◆ **PROBLEM**: Output each line of the material exactly as it stands.

::: RAW DATA

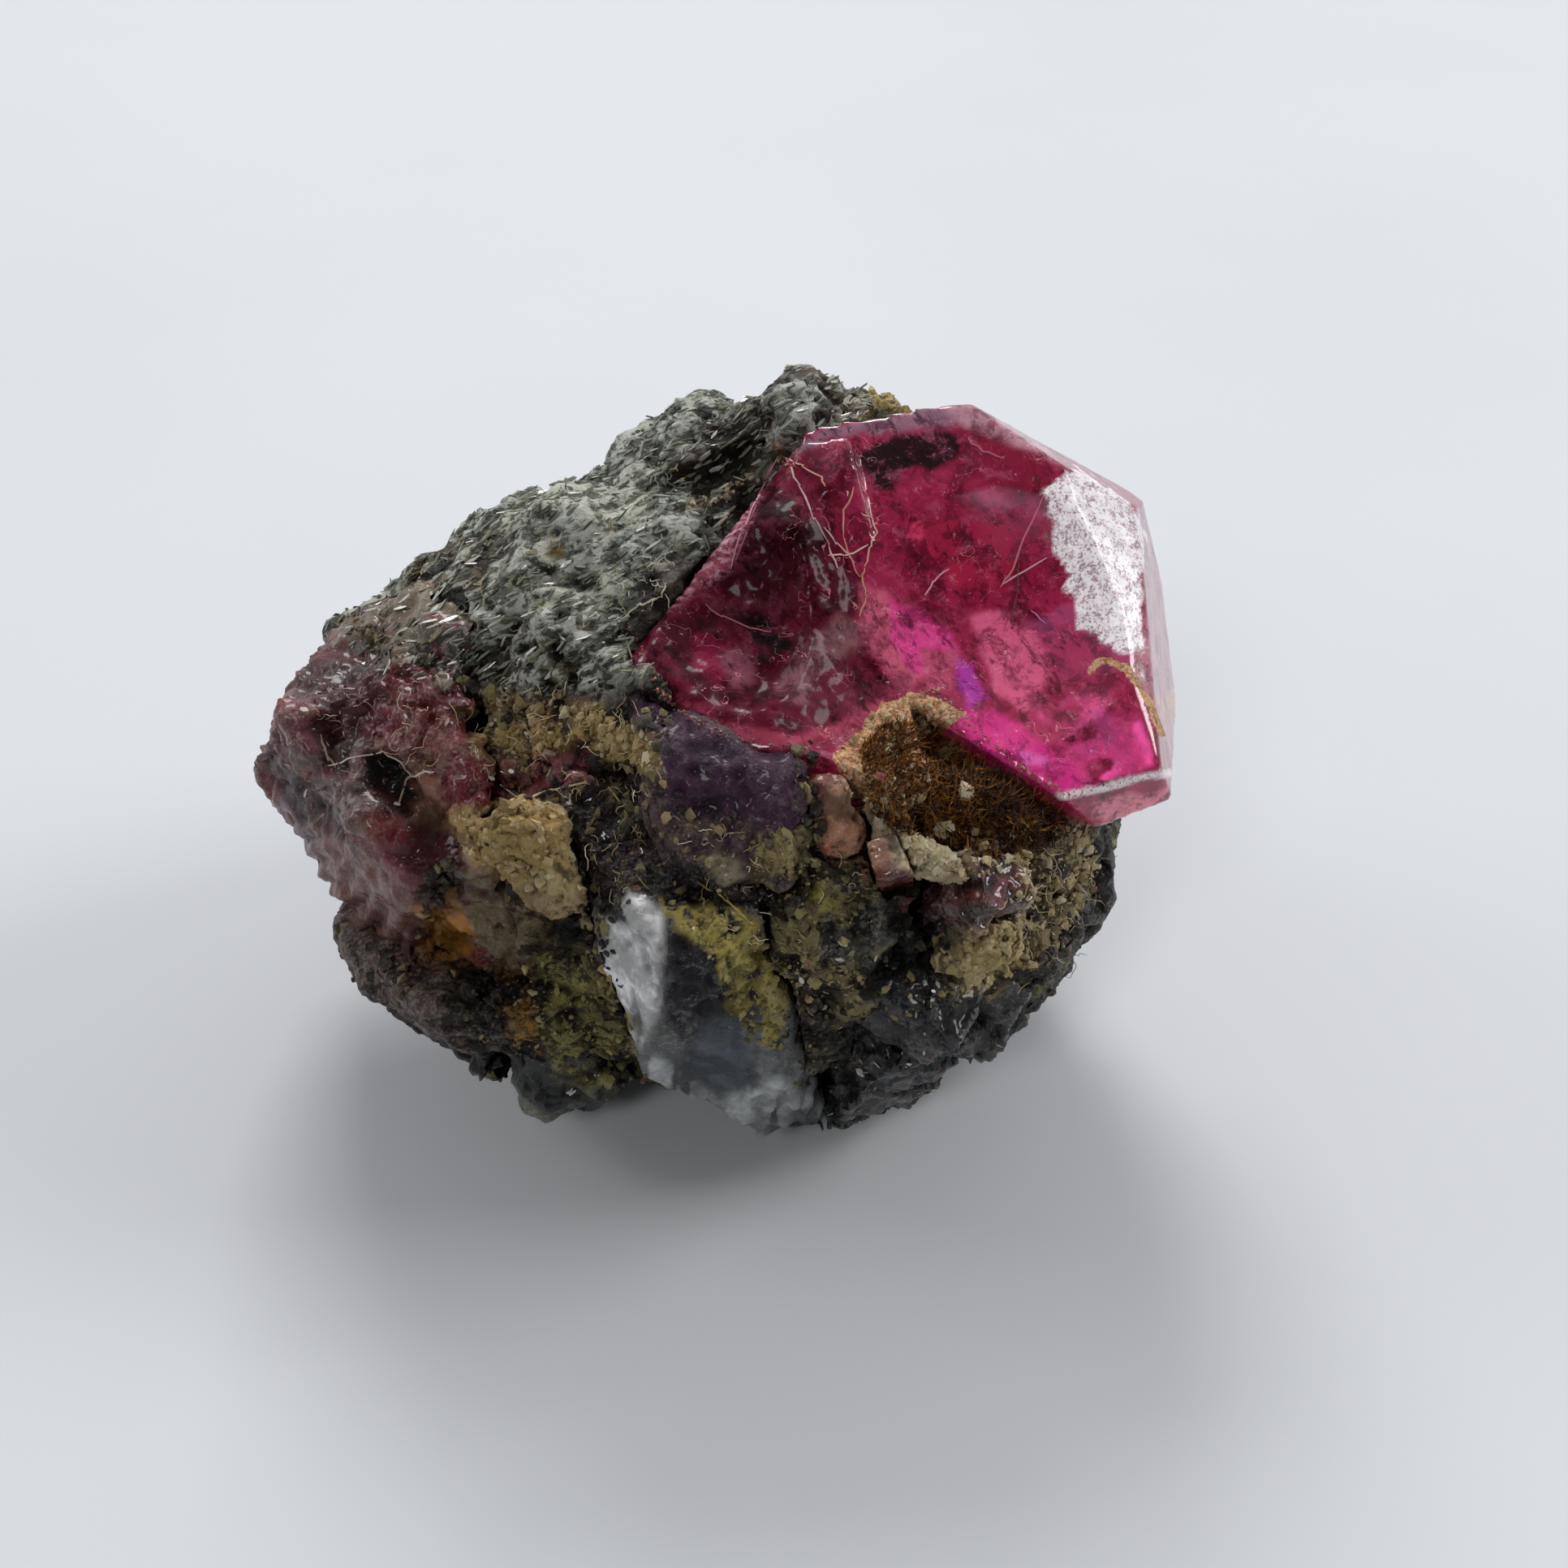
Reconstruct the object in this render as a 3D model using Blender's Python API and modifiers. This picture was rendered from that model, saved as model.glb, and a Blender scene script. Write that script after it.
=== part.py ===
"""A rough sapphire crystal on its dark rock matrix: a mineral specimen about 13 mm wide.

Frame: +X to the right and +Y to the back as the specimen is looked at, +Z up. The origin is on the surface
that the specimen rests on, under the middle of its bounding box. Every shape is modelled with one Blender
unit to the millimetre, and the finished pieces are shrunk to metres at the end.
"""

import bmesh
import bpy
from mathutils import Euler, Matrix, Vector
from math import radians

# Driving dimensions, mm
SEAT_GAP = 0.06  # room between a crystal and the socket it grew in
BLOCK = 30.0  # side of the block that a crystal's faces are cut from
ROCK_GRAIN = 0.34  # size of the facets that the rock's surface is made of
SMALL_GRAIN = 0.2  # the same on crusts and clay
ROCK_TRIANGLES = 4700
CRUST_RELIEF = 0.16  # height of the bumps on crusts and clay
CRUST_BUMPS = [("CLOUDS", 0.5, CRUST_RELIEF)]  # pattern, size of a bump, height
ROCK_BUMPS = [("CLOUDS", 1.6, 0.7), ("VORONOI", 0.9, 0.35)]
CRUST_SOCKET_TRIANGLES = 260
METRES_PER_UNIT = 0.001

# Rock lumps: name, centre, radii, turn in degrees about X, Y and Z
MATRIX_LUMPS = [
    ("body", (-0.2, 0.3, 3.45), (4.9, 4.2, 4.35), (0, 0, 0)),
    ("left_shoulder", (-3.7, 0.6, 4.3), (2.5, 2.8, 2.5), (0, 20, 10)),
    ("mossy_roof", (-2.2, 1.0, 6.0), (2.9, 2.4, 1.9), (0, -24, 0)),
    ("roof_rim", (-0.6, 1.9, 6.9), (1.7, 1.3, 1.3), (0, -10, 0)),
    ("mica_crest", (1.0, 2.5, 8.4), (1.05, 0.85, 1.0), (0, 0, 20)),
    ("crest_left", (0.0, 2.7, 7.5), (1.4, 1.2, 1.2), (0, -15, 0)),
    ("crest_right", (2.2, 2.9, 7.7), (1.1, 0.9, 1.0), (0, 10, 0)),
    ("crest_back", (1.2, 3.1, 6.7), (2.2, 1.3, 1.6), (0, 0, 0)),
    ("right_foot", (3.1, -0.5, 3.1), (2.5, 3.0, 3.1), (0, 12, 0)),
    ("front_apron", (0.7, -2.3, 3.5), (3.5, 2.0, 3.1), (12, 0, 0)),
    ("left_keel", (-2.9, -1.8, 2.9), (2.35, 2.1, 2.5), (0, 24, 0)),
    ("back_slope", (0.8, 2.2, 3.7), (3.8, 2.3, 3.4), (0, 0, 0)),
]
BLACK_BLOCKS = [
    ("heel", (2.15, -3.0, 1.95), (0.8, 0.8, 1.0), (20, 15, 30)),
    ("step", (3.0, -2.7, 2.85), (0.85, 0.75, 0.8), (-15, 25, 10)),
    ("corner", (3.85, -2.0, 3.3), (0.6, 0.75, 0.65), (30, -10, 40)),
    ("blade", (2.2, -3.4, 3.3), (0.8, 0.6, 1.1), (10, 30, -20)),
]
RED_SLIVER_BLOCKS = [("sliver", (2.1, -3.45, 5.8), (0.2, 0.25, 0.5), (30, -15, 10))]
RED_GRAIN_BLOCKS = [
    ("upper", (3.35, -3.45, 5.4), (0.42, 0.35, 0.4), (35, 20, 25)),
    ("lower", (3.0, -3.5, 5.15), (0.35, 0.35, 0.35), (10, 40, -20)),
]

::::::

◆ **THE SOLUTION**:
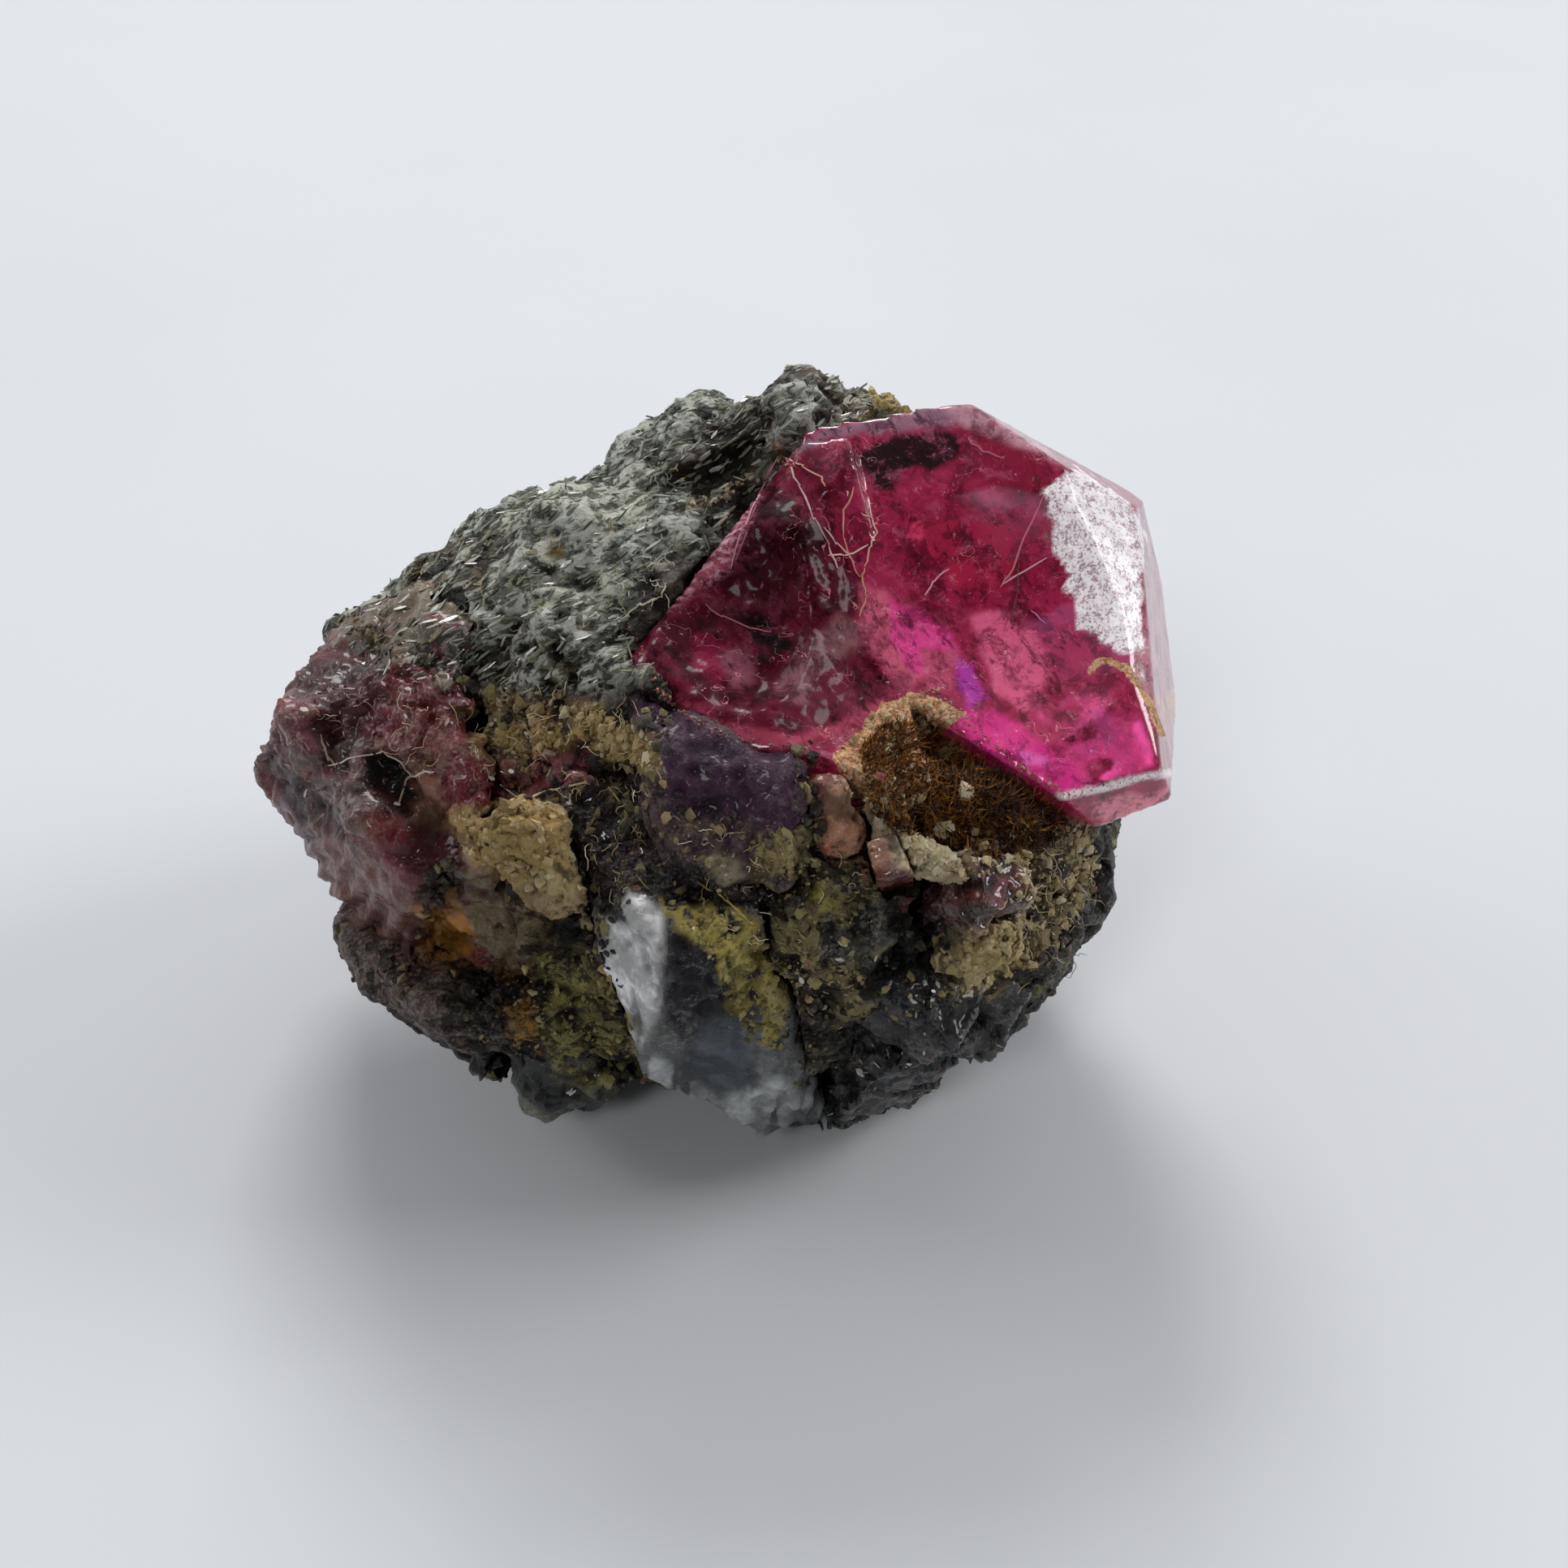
Reconstruct the object in this render as a 3D model using Blender's Python API and modifiers. This picture was rendered from that model, saved as model.glb, and a Blender scene script. Write that script after it.
=== part.py ===
"""A rough sapphire crystal on its dark rock matrix: a mineral specimen about 13 mm wide.

Frame: +X to the right and +Y to the back as the specimen is looked at, +Z up. The origin is on the surface
that the specimen rests on, under the middle of its bounding box. Every shape is modelled with one Blender
unit to the millimetre, and the finished pieces are shrunk to metres at the end.
"""

import bmesh
import bpy
from mathutils import Euler, Matrix, Vector
from math import radians

# Driving dimensions, mm
SEAT_GAP = 0.06  # room between a crystal and the socket it grew in
BLOCK = 30.0  # side of the block that a crystal's faces are cut from
ROCK_GRAIN = 0.34  # size of the facets that the rock's surface is made of
SMALL_GRAIN = 0.2  # the same on crusts and clay
ROCK_TRIANGLES = 4700
CRUST_RELIEF = 0.16  # height of the bumps on crusts and clay
CRUST_BUMPS = [("CLOUDS", 0.5, CRUST_RELIEF)]  # pattern, size of a bump, height
ROCK_BUMPS = [("CLOUDS", 1.6, 0.7), ("VORONOI", 0.9, 0.35)]
CRUST_SOCKET_TRIANGLES = 260
METRES_PER_UNIT = 0.001

# Rock lumps: name, centre, radii, turn in degrees about X, Y and Z
MATRIX_LUMPS = [
    ("body", (-0.2, 0.3, 3.45), (4.9, 4.2, 4.35), (0, 0, 0)),
    ("left_shoulder", (-3.7, 0.6, 4.3), (2.5, 2.8, 2.5), (0, 20, 10)),
    ("mossy_roof", (-2.2, 1.0, 6.0), (2.9, 2.4, 1.9), (0, -24, 0)),
    ("roof_rim", (-0.6, 1.9, 6.9), (1.7, 1.3, 1.3), (0, -10, 0)),
    ("mica_crest", (1.0, 2.5, 8.4), (1.05, 0.85, 1.0), (0, 0, 20)),
    ("crest_left", (0.0, 2.7, 7.5), (1.4, 1.2, 1.2), (0, -15, 0)),
    ("crest_right", (2.2, 2.9, 7.7), (1.1, 0.9, 1.0), (0, 10, 0)),
    ("crest_back", (1.2, 3.1, 6.7), (2.2, 1.3, 1.6), (0, 0, 0)),
    ("right_foot", (3.1, -0.5, 3.1), (2.5, 3.0, 3.1), (0, 12, 0)),
    ("front_apron", (0.7, -2.3, 3.5), (3.5, 2.0, 3.1), (12, 0, 0)),
    ("left_keel", (-2.9, -1.8, 2.9), (2.35, 2.1, 2.5), (0, 24, 0)),
    ("back_slope", (0.8, 2.2, 3.7), (3.8, 2.3, 3.4), (0, 0, 0)),
]
BLACK_BLOCKS = [
    ("heel", (2.15, -3.0, 1.95), (0.8, 0.8, 1.0), (20, 15, 30)),
    ("step", (3.0, -2.7, 2.85), (0.85, 0.75, 0.8), (-15, 25, 10)),
    ("corner", (3.85, -2.0, 3.3), (0.6, 0.75, 0.65), (30, -10, 40)),
    ("blade", (2.2, -3.4, 3.3), (0.8, 0.6, 1.1), (10, 30, -20)),
]
RED_SLIVER_BLOCKS = [("sliver", (2.1, -3.45, 5.8), (0.2, 0.25, 0.5), (30, -15, 10))]
RED_GRAIN_BLOCKS = [
    ("upper", (3.35, -3.45, 5.4), (0.42, 0.35, 0.4), (35, 20, 25)),
    ("lower", (3.0, -3.5, 5.15), (0.35, 0.35, 0.35), (10, 40, -20)),
]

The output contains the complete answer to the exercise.